Thursday, May 27, 2010

Waiting On Arrivals

(post from 5.26)

Here’s the picture:

Venizelos Airport, terminal A. I’m standing with my arm up holding the passenger sign. Everyone is standing, looking toward the doors, waiting. The people in the very front are shoved so tightly together against the bar seperating us from the portal to the arriving passengers you can smell the shampoo in the hair of the person in front of you (or lack thereof.) There is a woman, what we call “a whole lotta woman” standing in front of me. She has on a strappy red dress and sandals. Her hair is wild and bleach blonde. Her fingers and toes are painted to the pantone shade of the sunglasses holding back that mighty mane. She’s holding a plastic yellow bag on her arm and keeps standing on tippy toes every time the doors part.

All of the passengers are watching the doors anxiously. They always do. The people who are waiting for arrivals have this electricity. They’re in the now, because NOW might be when THEY come out, whoever THEY happen to be.

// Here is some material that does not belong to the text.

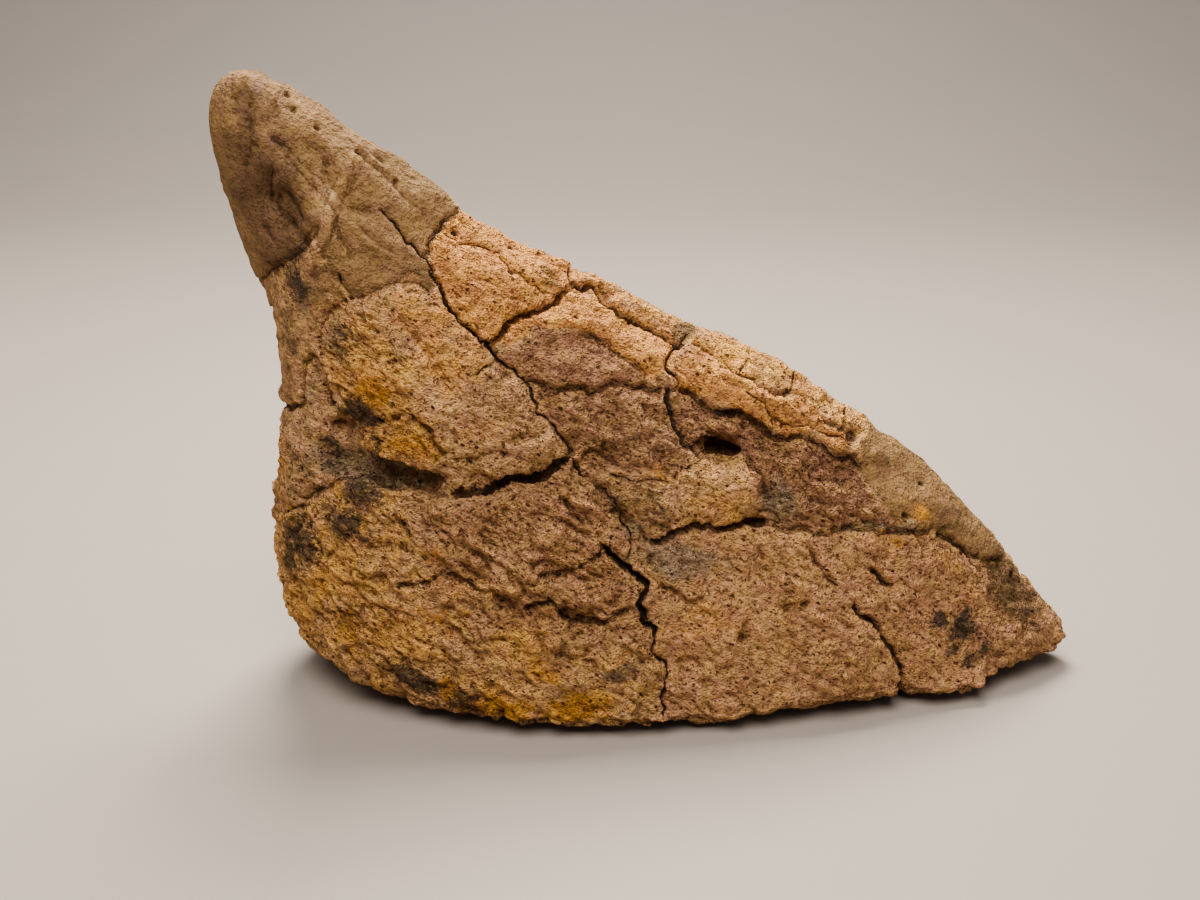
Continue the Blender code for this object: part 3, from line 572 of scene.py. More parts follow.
NEAR_STAINS = {
    PEACH: (
        (20, 36, 15, 9, 0.6), (50, 28, 12, 8, 0.3, -40), (-46, 92, 12, 6, 0.4), (-6, 24, 6, 4, 0.7),
        (-86, 42, 12, 8, 0.3), (24, 68, 9, 6, 0.5),
    ),
    OCHRE: (
        (-74, 106, 15, 10, 0.8, 10), (-78, 86, 10, 6, 0.8, -30), (-66, 92, 8, 6, 0.5), (-89, 112, 6, 8, 0.6),
        (28, 108, 12, 5, 0.9, -28), (50, 98, 14, 5, 0.6, -38), (-106, 30, 9, 20, 0.8),
        (-90, 48, 16, 16, 0.75), (-86, 62, 12, 6, 0.5), (-50, 47, 16, 6, 0.5, -5), (-44, 16, 24, 9, 0.6),
        (-15, 12, 18, 9, 0.6), (6, 78, 9, 5, 0.5), (85, 58, 10, 5, 0.6, -45), (-72, 30, 18, 12, 0.8),
        (-36, 30, 14, 10, 0.7), (96, 44, 10, 4, 0.5, -30), (76, 50, 12, 4, 0.4, -35), (40, 6, 30, 6, 0.3),
        (30, 62, 10, 3, 0.4), (-96, 120, 6, 8, 0.4), (2, 120, 8, 3, 0.5, -30),
    ),
    MAUVE: (
        (-18, 112, 12, 6, 0.5), (-50, 62, 12, 6, 0.3), (-20, 66, 8, 8, 0.4), (50, 74, 14, 8, 0.5),
        (110, 24, 16, 10, 0.4, -20), (-100, 166, 5, 14, 0.5, 10),
    ),
    OLIVE: (
        (14, 115.5, 3.4, 4, 1), (120, 30, 19, 8, 0.9, -50), (50, 107, 14, 4, 0.4, -35),
        (-28, 132, 8, 2.5, 0.5, -35),
    ),
    UMBER: (
        # the patch at (-108, 156) paints shade on the horn's left face, and the patch at (-8, 72) paints
        # shade along the middle valley
        (98, 58, 16, 7, 0.35, -40), (-108, 156, 13, 28, 1, 10), (-113, 182, 9, 11, 0.6),
        (-112, 98, 8, 14, 0.3), (-40, 60, 18, 8, 0.22), (-64, 20, 14, 8, 0.25), (112, 16, 24, 12, 0.3, -20),
        (25, 91, 6, 4, 0.4), (50, 74, 14, 8, 0.25), (0, 8, 8, 6, 0.3), (-8, 72, 11, 3.5, 0.5, -48),
        (52, 20, 14, 10, 0.2),
    ),
    GOLD: (
        (-43, 9, 14, 7, 0.9), (-18, 11, 13, 7, 0.8), (-58, 15, 5, 4, 0.9), (-28, 24, 10, 6, 0.5),
        (-88, 28, 9, 12, 0.45), (-98, 40, 5, 10, 0.5), (-92, 71, 3, 4, 0.5), (4, 80, 6, 4, 0.5),
        (88, 58, 6, 4, 0.6, -40), (-79, 100, 10, 12, 0.65), (-66, 87, 11, 5, 0.6), (-60, 38, 12, 7, 0.45),
        (-62, 56, 10, 4, 0.45), (48, 103, 18, 3, 0.5, -36), (-60, 50, 7, 3, 0.3), (27, 109, 8, 3, 0.4, -25),
        (80, 52, 9, 2.5, 0.45, -30), (37, 66, 3, 5, 0.4), (-112, 70, 4, 16, 0.5), (-76, 84, 6, 4, 0.4),
        (-104, 28, 6, 12, 0.35), (104, 34, 10, 6, 0.25),
    ),
    DUST: (
        (-84, 78, 19, 6, 0.9, -4), (-62, 77, 10, 3, 0.7), (10, 54, 15, 7, 0.8, -10), (42, 67, 6, 9, 0.7, 20),
        (72, 57, 22, 2, 0.7, -6), (-2, 62, 9, 4, 0.5, -45), (-92, 160, 5, 14, 0.35, 30), (-5, 22, 8, 4, 0.7),
        (10, 88, 7, 9, 0.3, 30), (-44, 113, 5, 5, 0.35), (-99, 128, 7, 9, 0.5), (-90, 116, 6, 8, 0.5),
        (46, 97, 12, 4, 0.3, -35), (-54, 118, 6, 3, 0.3), (-6, 88, 12, 5, 0.3), (26, 50, 14, 6, 0.3),
    ),
    SOOT: (
        (-83, 95, 7, 6, 0.95), (-79, 87, 4, 7, 0.6, 20), (-86.5, 116, 6, 8, 0.55), (-101.5, 131, 6, 8, 0.65),
        (-106, 113, 5, 11, 0.4), (-83, 71, 8, 7, 0.8), (-88, 62, 12, 7, 0.7, -15),
        (-104, 52, 10, 10, 0.8, -40), (-109, 46, 6, 10, 0.7), (-68, 17, 11, 7, 0.85, -25),
        (-52, 12, 8, 8, 0.6), (93, 26.5, 3.4, 3, 1), (102, 23.5, 6.5, 4.5, 0.95, 20), (104, 26.5, 3, 3, 0.8),
        (104, 14, 4, 3, 0.8), (98, 18.5, 4, 3, 0.6), (109, 17, 5, 4, 0.6), (-94, 80, 4, 10, 0.5, 20),
        (-114, 92, 3, 9, 0.4), (-45, 30, 5, 4, 0.35), (-44, 21, 4, 4, 0.4), (-74, 90, 3, 6, 0.4, -30),
        (-38, 30, 5, 6, 0.3), (-70, 84, 4, 3, 0.3),
    ),
}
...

The taxi and limo drivers, by direct contrast, are lined up a good 600 meters back with their signs held crooked and angled to the ground. They’re sipping their iced coffees apathetically. There is no sparkle to their waiting. You can see why I choose to be with the mess in the front.

I, too, always get a bit anxious about half an hour in. All of the things that might have gone wrong are being carried across the stage in my mind, on giant cue cards by women wearing high heeels and plastic smiles.

“DIDN’T GET ON THE PLANE.” is the one carried by the brunette in pink sparkles.

“THEY’VE LOST THEIR LUGGAGE” in blue spandex.

“YOU’RE AT THE WRONG TERMINAL” and this one is carried by my mother in a white nightgown and Donald J. Pliners.

None of them were accurate, but your mind starts playing funny tricks on you when you’re waiting for someone.

Now the crew of one of the flights is coming out. All of our heads turn in synchronization, watching the members, studying their uniform, listening to their accents. Are they the ones that flew the plane of MY people?

And then the door stay closed for what seems like an agonizing number of hours, but is actually maybe ten minutes.

They open. The crowds start coming out, and the squeals begin.
“OOHH AGAPE MU! EISAI ETHO!!” (My love, you are here!)
And the running and the singing and the tears, and the hugs.

Remember our woman stuffed into the strappy red sundress? She breaks into a full on sprint and tackles a man coming out with a gray ponytail. She’s weeping. He’s laughing and kissing her, which she returns once, twice, ten times, and then she stands back and reaches into her plastic sack. She blesses him and releases her hand over his head letting a shower of rose petals fall on his hair and shoulders, falling into pink puddles around his feet.
The doors open. Screams, crys, two woman are full on sobbing as they rush to the embrace of an older couple. They’re so loud that everyone is watching this reunion. I’m about to cry myself, and I don’t even know their story! The enthusiasm and emotion is just contagious.

The doors open and an elder couple comes out, instantly rushed by an elegant blonde with a toddler hanging on her neck. They speak in the universal “love” language that is so high pitched and familiar only unto themselves you cannot even gauge what language they’re speaking.

They’ve all left and I’m standing with my sign. The doors open and my group comes out, smiling as they see me there, expecting. It’s a pity, but as I have no reason to cry or run, I just return the smile.

“Hello! Welcome to Greece! Did you have a nice flight?”

Sent them to the bathroom, for water, etc, and standing there alone with their bags, reached down and picked up a handful of the rose petals, still on the ground after the lady in red floated through the exit with her long lost love.

"But that is not the question. Why are we here, that is the question. And we are blessed in this, that we happen to know the answer. Yes, in this immense confusion one thing alone is clear. We are waiting for Godot to come."